Well each process gets its own dictionary of environment variables that are copied over to the child. Meaning, if the parent changes their environment variables it won’t be transferred to the child and vice versa. This is important in the fork-exec-wait trilogy if you want to exec a program with different environment variables than your parent (or any other process).

For example, you can write a C program that loops through all of the time zones and executes the date command to print out the date and time in all locals. Environment variables are used for all sorts of programs so modifying them is important.

Stack Smashing#

Each thread uses a stack memory. The stack ‘grows downwards’ - if a function calls another function, then the stack is extended to smaller memory addresses. Stack memory includes non-static automatic (temporary) variables, parameter values and the return address. If a buffer is too small some data (e.g. input values from the user), then there is a real possibility that other stack variables and even the return address will be overwritten. The precise layout of the stack’s contents and order of the automatic variables is architecture and compiler dependent. However with a little investigative work we can learn how to deliberately smash the stack for a particular architecture.

The example below demonstrates how the return address is stored on the stack.
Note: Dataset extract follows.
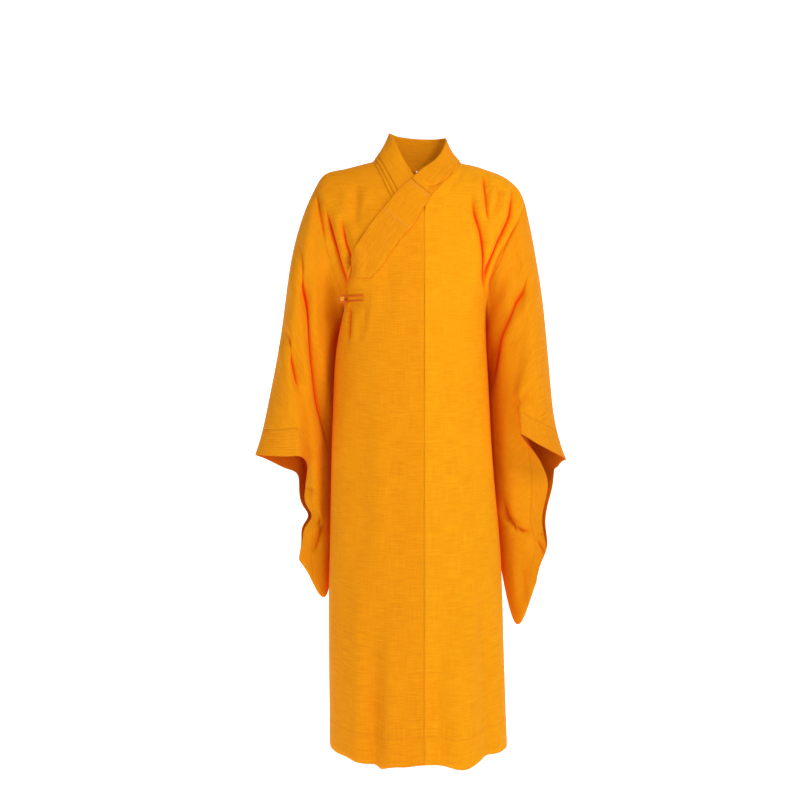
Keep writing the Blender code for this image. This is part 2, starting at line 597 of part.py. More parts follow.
def overlap_point(u, v):
    """The crossing panel: u from the centre front to its free edge, v as on the body panels."""
    if v > 1.0:
        w = v - 1.0
        x, z = patch_point(
            lambda share: np.array(overlap_point(share, 1.0))[[0, 2]],
            lambda share: along(OVERLAP_TOP, share),
            lambda share: along(OVERLAP_FRONT, share),
            lambda share: along(OVERLAP_DIAGONAL, share),
            u,
            w,
        )
        return np.array((x, surface_y(x, z, FRONT), z))
    level = HEM_SIDE_Z + (UNDERARM_Z - HEM_SIDE_Z) * v
    half, depth = body_size(level, FRONT, 1, 0)
    start = section_angle(CENTRE_FRONT_X, half)
    keys = [row[0] for row in OVERLAP_SIDE_Y]
    side_y = flow(keys, [row[1] for row in OVERLAP_SIDE_Y], level)
    end = math.pi - math.asin((side_y / depth) ** (ROUNDNESS / 2.0))
    angle = start + (end - start) * u
    z = hem_height(angle) + (UNDERARM_Z - hem_height(angle)) * v
    return section_point(angle, z, FRONT, 0)


def add_overlap(collection):
    sheet = bmesh.new()
    add_sheet(sheet, lambda u, v: folded(overlap_point(u, v), FRONT, SKIRT_FOLDS), ACROSS + 1, UP_SKIRT, 0)
    add_sheet(sheet, lambda u, v: folded(overlap_point(u, 1.0 + v), FRONT, SKIRT_FOLDS), ACROSS + 1, UP_OVERLAP, 0)
    bmesh.ops.remove_doubles(sheet, verts=sheet.verts, dist=0.00002)
    face_outwards(sheet, Vector((-0.08, -0.11, -0.6)))
    mark_normals(sheet)
    draw_in_edges(sheet, SEAM_GAP)
    make_wall(sheet, body_thickness)
    add_object("front_overlap", sheet, collection)


def collar_point(share, part):
    """share runs along the band, part goes from 0 at its top edge to 1 at its base."""
    keys = np.arange(len(COLLAR_STATIONS), dtype=float)
    place = share * (len(COLLAR_STATIONS) - 1)
    lie = flow(keys, [s.lie for s in COLLAR_STATIONS], place)
    top = flow(keys, [s.top for s in COLLAR_STATIONS], place)
    bases = []
    for index, station in enumerate(COLLAR_STATIONS):
        x, z = station.base
        under = 1 if index < 7 else 0
        bases.append((x, surface_y(x, z, station.face, under), z))
    base = flow(keys, bases, place)
    base[2] += COLLAR_LIFT * (1.0 - lie)
    point = top + (base - top) * part
    if lie > 0.0:
        under = 1 if place < 9 else 0
        lying = surface_y(point[0], point[2], FRONT, under)
        point[1] += (lying - point[1]) * lie
    return point


def collar_step(share):
    """Each layer's step beyond the one above it, as a part of the width."""
    wide = COLLAR_STEP / COLLAR_WIDTH
    narrow = COLLAR_LEFT_STEP / COLLAR_WIDTH
    return wide + (narrow - wide) * ease((share - STEP_NARROWS) / STEP_NARROWING)


def add_collar(collection):
    """Three stepped layers that share one top edge, each a step narrower than the one below."""
    lengths = COLLAR_LENGTHS * (len(COLLAR_STATIONS) - 1)
    rows = [(share, 0) for share in (0.0, 1 / 3, 2 / 3, 1.0)] + [(1.0, 1), (1.0, 2)]
    band = bmesh.new()
    for strip, (upper, lower) in enumerate(zip(rows, rows[1:])):
        def place(u, v, upper=upper, lower=lower):
            step = collar_step(u)
            start, end = (share * (1.0 - 2.0 * step) + steps * step for share, steps in (upper, lower))
            return collar_point(u, start + (end - start) * v)

        add_sheet(band, place, lengths, 1, strip)
    bmesh.ops.remove_doubles(band, verts=band.verts, dist=0.00002)
    face_outwards(band, Vector((0.0, 0.050, 0.050)))
    mark_normals(band)
    for layer, name in enumerate(("collar_under", "collar_middle", "collar_top")):
        sheet = band.copy()
        beyond = [f for f in sheet.faces if f.material_index > len(rows) - 2 - layer]
        bmesh.ops.delete(sheet, geom=beyond, context="FACES")
        draw_in_edges(sheet, SEAM_GAP)
        lift = CLOTH / 2 + SEAM_GAP + COLLAR_CLOTH / 2 + (COLLAR_CLOTH + SEAM_GAP) * layer
        make_wall(sheet, lambda p: COLLAR_CLOTH, lift)
        add_object(name, sheet, collection)
    band.free()


def lapel_point(share, across):
    x, z = along(LAPEL_OUTER, share) * (1.0 - across) + along(LAPEL_INNER, share) * across
    return np.array((x, surface_y(x, z, FRONT), z))


def add_lapel(collection):
    sheet = bmesh.new()
    add_sheet(sheet, lambda u, v: lapel_point(u, v), LAPEL_LENGTHS, LAPEL_ROWS, 0)
    face_outwards(sheet, Vector((-0.05, -0.10, -0.12)))
    mark_normals(sheet)
    draw_in_edges(sheet, SEAM_GAP)
    make_wall(sheet, lambda p: LAPEL_CLOTH, CLOTH / 2 + SEAM_GAP + LAPEL_CLOTH / 2)
    add_object("lapel_band", sheet, collection)


def add_knot(collection):
    """The knotted button: a lumpy ball on a short stem that runs back under the overlap's edge."""
    ball = bmesh.new()
    bmesh.ops.create_uvsphere(ball, u_segments=12, v_segments=9, radius=KNOT_RADIUS)
    cap_height = KNOT_RADIUS * math.cos(math.radians(25))
    cap = [f for f in ball.faces if all(v.co.z > cap_height for v in f.verts)]
    stem = (STEM_END - KNOT_CENTRE).length - KNOT_RADIUS
    for vert in ball.verts:
        way = vert.co.normalized()
        lump = math.cos(3.0 * math.atan2(way.y, way.x)) * (1.0 - way.z * way.z)
        vert.co *= 1.0 + 0.06 * lump
    grown = bmesh.ops.extrude_face_region(ball, geom=cap)
    bmesh.ops.delete(ball, geom=[f for f in cap if f.is_valid], context="FACES_ONLY")
    tip = [v for v in grown["geom"] if isinstance(v, bmesh.types.BMVert)]
    bmesh.ops.translate(ball, verts=tip, vec=(0.0, 0.0, stem))
    turn = (STEM_END - KNOT_CENTRE).to_track_quat("Z", "Y").to_matrix()
    bmesh.ops.rotate(ball, verts=ball.verts, matrix=turn)
    bmesh.ops.translate(ball, verts=ball.verts, vec=KNOT_CENTRE)
    bmesh.ops.recalc_face_normals(ball, faces=ball.faces)
    add_object("knot_button", ball, collection)


def loop_tail(mouth_x, z):
    """One of the loop's two ends, lying on the crossing panel and running to the button."""
    above = CLOTH / 2 + SEAM_GAP + LOOP_CORD_RADIUS * 1.1
    tail = []
    for step in range(LOOP_TAIL_STEPS):
        x = LOOP_TAIL_X + (mouth_x - LOOP_TAIL_X) * step / LOOP_TAIL_STEPS
        slope = (surface_y(x + 0.001, z, FRONT) - surface_y(x, z, FRONT)) / 0.001
        tail.append(Vector((x, surface_y(x, z, FRONT) - above * math.hypot(1.0, slope), z)))
    return tail


def loop_path():
    """Along the crossing panel, round the button and back."""
    radius = KNOT_RADIUS * 1.06 + SEAM_GAP + LOOP_CORD_RADIUS
    rise = radius * math.sin(LOOP_MOUTH_ANGLE)
    mouth_x = KNOT_CENTRE.x + radius * math.cos(LOOP_MOUTH_ANGLE)
    bend = []
    for step in range(LOOP_ROUND_STEPS + 1):
        angle = LOOP_MOUTH_ANGLE + (2 * math.pi - 2 * LOOP_MOUTH_ANGLE) * step / LOOP_ROUND_STEPS
        bend.append(KNOT_CENTRE + radius * Vector((math.cos(angle), 0.0, math.sin(angle))))
    upper = loop_tail(mouth_x, KNOT_CENTRE.z + rise)
    lower = loop_tail(mouth_x, KNOT_CENTRE.z - rise)
    return upper + bend + lower[::-1]


def add_loop(collection):
    curve = bpy.data.curves.new("button_loop", "CURVE")
    curve.dimensions = "3D"
    curve.bevel_depth = LOOP_CORD_RADIUS
    curve.bevel_resolution = 2
    curve.use_fill_caps = True
    points = loop_path()
    spline = curve.splines.new("POLY")
    spline.points.add(len(points) - 1)
    for spot, place in zip(spline.points, points):
        spot.co = (*place, 1.0)
    curve.materials.append(saffron_cloth())
    collection.objects.link(bpy.data.objects.new("button_loop", curve))


def main():
    for item in list(bpy.data.objects):
        bpy.data.objects.remove(item)
    collection = bpy.data.collections.new("Buddhist monk robe")
    bpy.context.scene.collection.children.link(collection)
    add_body_and_sleeves(collection)
    add_overlap(collection)
    add_collar(collection)
    add_lapel(collection)
    add_knot(collection)
    add_loop(collection)


main()
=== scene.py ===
"""The looks of a saffron Buddhist monk's robe with wide sleeves, worn and closed.

Each cloth piece stands for its solid and is a thin wall on the same form: the same body sections,
panel edges and sleeve sections, on a finer mesh with the folds and creases of the worn robe.
Metres, +Z up. The front faces -Y, so the wearer's left is +X.
"""

import math
from collections import namedtuple

import bmesh
import bpy
import numpy as np
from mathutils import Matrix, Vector, noise

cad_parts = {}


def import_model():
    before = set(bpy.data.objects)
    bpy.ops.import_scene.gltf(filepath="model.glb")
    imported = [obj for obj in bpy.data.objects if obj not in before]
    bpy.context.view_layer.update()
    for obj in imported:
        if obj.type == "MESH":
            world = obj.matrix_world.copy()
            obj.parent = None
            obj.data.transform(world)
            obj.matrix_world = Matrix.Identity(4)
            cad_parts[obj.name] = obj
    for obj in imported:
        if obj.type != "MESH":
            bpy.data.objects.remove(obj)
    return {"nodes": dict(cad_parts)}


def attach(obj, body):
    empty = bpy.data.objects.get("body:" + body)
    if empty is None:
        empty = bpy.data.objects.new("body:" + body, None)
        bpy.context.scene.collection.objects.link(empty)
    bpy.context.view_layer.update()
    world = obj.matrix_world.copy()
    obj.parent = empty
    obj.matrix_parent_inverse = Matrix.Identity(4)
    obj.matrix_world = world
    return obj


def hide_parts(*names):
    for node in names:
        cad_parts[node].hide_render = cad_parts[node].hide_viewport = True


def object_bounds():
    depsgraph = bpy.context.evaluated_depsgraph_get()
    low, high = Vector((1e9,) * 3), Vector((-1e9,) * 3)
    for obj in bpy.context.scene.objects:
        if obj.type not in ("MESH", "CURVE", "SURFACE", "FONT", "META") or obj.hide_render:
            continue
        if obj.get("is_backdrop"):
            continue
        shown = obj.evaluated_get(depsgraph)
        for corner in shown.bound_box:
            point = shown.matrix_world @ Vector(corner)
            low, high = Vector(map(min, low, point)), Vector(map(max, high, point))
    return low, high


# The photograph's frame: the camera looks straight along +Y from this place, and sees this width
# at the side seams. That is 2.2 mm to a pixel of the 800 pixel frame.
CAMERA_PLACE = Vector((-0.0374, -3.0, -0.5016))
FRAME_WIDTH = 1.76
SENSOR_WIDTH = 36.0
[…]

For a particular 32 bit architecture http://cs-education.github.io/sys/, we determine that the return address is stored at an address two pointers (8 bytes) above the address of the automatic variable. The code deliberately changes the stack value so that when the input function returns, rather than continuing on inside the main method, it jumps to the exploit function instead.

// Overwrites the return address on the following machine:
// http://cs-education.github.io/sys/
#include <stdio.h>
#include <stdlib.h>
#include <unistd.h>

void breakout() {
    puts("Welcome. Have a shell...");
    system("/bin/sh");
}
void input() {
  void *p;
  printf("Address of stack variable: %p\n", &p);
  printf("Something that looks like a return address on stack: %p\n", *((&p)+2));
  // Let's change it to point to the start of our sneaky function.
  *((&p)+2) = breakout;
}
int main() {
    printf("main() code starts at %p\n",main);

    input();
    while (1) {
        puts("Hello");
        sleep(1);
    }

    return 0;
}

There are https://en.wikipedia.org/wiki/Stack_buffer_overflow of ways that computers tend to get around this.

System Programming Jokes#

0x43 0x61 0x74 0xe0 0xf9 0xbf 0x5f 0xff 0x7f 0x00

Warning: Authors are not responsible for any neuro-apoptosis caused by these “jokes.” - Groaners are allowed.

Light bulb jokes

Q. How many system programmers does it take to change a lightbulb?
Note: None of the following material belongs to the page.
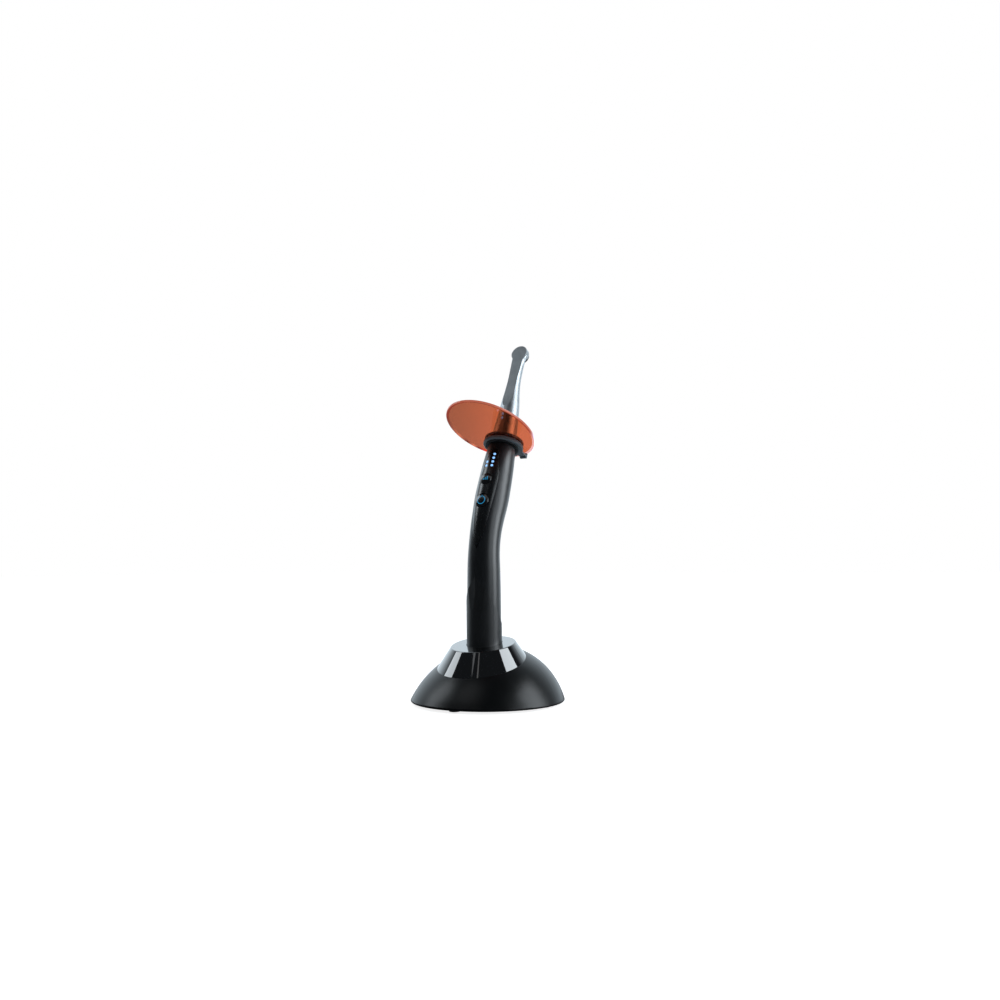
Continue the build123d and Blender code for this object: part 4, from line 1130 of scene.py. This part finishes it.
    def build_floor(self) -> bpy.types.Object:
        """Lays the white floor, which keeps a faint shadow under the base.

        Returns:
            The floor.
        """
        MeshHand.clear()
        bpy.ops.mesh.primitive_plane_add(size=self.floor_size, location=(0.0, 0.0, 0.0))
        hand = MeshHand("studio_floor")
        bench = NodeBench("floor_white")
        grain = bench.noise(self.floor_grain, 2.0)
        darker, paler = ((tone, tone, tone) for tone in self.floor_tones)
        colour = bench.tint(bench.span(grain, 0.0, 1.0), darker, paler)
        bench.join(colour, bench.shader.inputs["Base Color"])
        bench.shader.inputs["Roughness"].default_value = 1.0
        bench.shader.inputs["Specular IOR Level"].default_value = 0.0
        glow = bench.put("ShaderNodeEmission")
        glow.inputs["Strength"].default_value = self.floor_glow
        paper = bench.put("ShaderNodeAddShader")
        bench.join(bench.shader.outputs["BSDF"], paper.inputs[0])
        bench.join(glow.outputs["Emission"], paper.inputs[1])
        mirrored = bench.put("ShaderNodeEmission")
        side_shade = self.shade_by_side(bench.tree, bench.place, self.floor_span)
        bench.join(side_shade, mirrored.inputs["Color"])
        rays = bench.put("ShaderNodeLightPath")
        gloss = bench.put("ShaderNodeMixShader")
        bench.join(rays.outputs["Is Glossy Ray"], gloss.inputs["Fac"])
        bench.join(bench.shader.outputs["BSDF"], gloss.inputs[1])
        bench.join(mirrored.outputs["Emission"], gloss.inputs[2])
        clear = bench.put("ShaderNodeMixShader")
        bench.join(self.seen_white(bench.tree), clear.inputs["Fac"])
        bench.join(gloss.outputs["Shader"], clear.inputs[1])
        bench.join(paper.outputs["Shader"], clear.inputs[2])
        bench.join(clear.outputs["Shader"], bench.tree.nodes["Material Output"].inputs["Surface"])
        hand.piece.data.materials.append(bench.material)
        return hand.piece

    def build_camera(self) -> bpy.types.Object:
        """Places the camera where the photograph was taken from.

        Returns:
            The camera.
        """
        data = bpy.data.cameras.new("photo_camera")
        data.lens = self.camera_lens
        data.sensor_width = self.camera_sensor
        data.shift_x, data.shift_y = self.camera_shift
        data.clip_start = self.camera_near
        camera = bpy.data.objects.new("photo_camera", data)
        back = self.back_way()
        camera.location = -back * self.camera_distance + Vector((0.0, 0.0, self.camera_height))
        camera.rotation_mode = "QUATERNION"
        roll = Quaternion((0.0, 0.0, 1.0), math.radians(self.camera_roll))
        camera.rotation_quaternion = back.to_track_quat("-Z", "Y") @ roll
        bpy.context.scene.collection.objects.link(camera)
        bpy.context.scene.camera = camera
        return camera

    def build(self) -> None:
        """Sets up the whole studio."""
        self.build_camera()
        self.build_world()
        self.build_floor()
        for lamp in self.lamps:
            lamp.light(self.aim)
        bpy.context.scene.view_settings.view_transform = "Standard"


def main() -> None:
    """Builds and dresses every sub-assembly, then the studio."""
    logging.basicConfig(level=logging.INFO, format="%(message)s")
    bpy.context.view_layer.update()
    book = FinishBook()
    for part in (ChargingBase(), Grip(), LightHead(), GlareShield()):
        part.dress(book)
        log.info("finished %s", type(part).__name__)
    Studio().build()
    MeshHand.clear()


if __name__ == "__main__":
    main()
A. Just one but they keep changing it until it returns zero.

A. None they prefer an empty socket.

A. Well you start with one but actually it waits for a child to do all of the work.

Groaners

Why did the baby system programmer like their new colorful blankie? It was multithreaded.

Why are your programs so fine and soft? I only use 400-thread-count or higher programs.

Where do bad student shell processes go when they die? Forking Hell.

Why are C programmers so messy? They store everything in one big heap.

System Programmer (Definition)

A system programmer is…

Someone who knows sleepsort is a bad idea but still dreams of an excuse to use it.

Someone who never lets their code deadlock… but when it does, causes more problems than everyone else combined.

Someone who believes zombies are real.

Someone who doesn’t trust their process to run correctly without testing with the same data, kernel, compiler, RAM, filesystem size,file system format, disk brand, core count, CPU load, weather, magnetic flux, orientation, pixie dust, horoscope sign, wall color, wall gloss and reflectance, motherboard, vibration, illumination, backup battery, time of day, temperature, humidity, lunar position, sun-moon, co-position…

A system program …

Evolves until it can send email.

Evolves until it has the potential to create, connect and kill other programs and consume all possible CPU,memory,network,… resources on all possible devices but chooses not to. Today.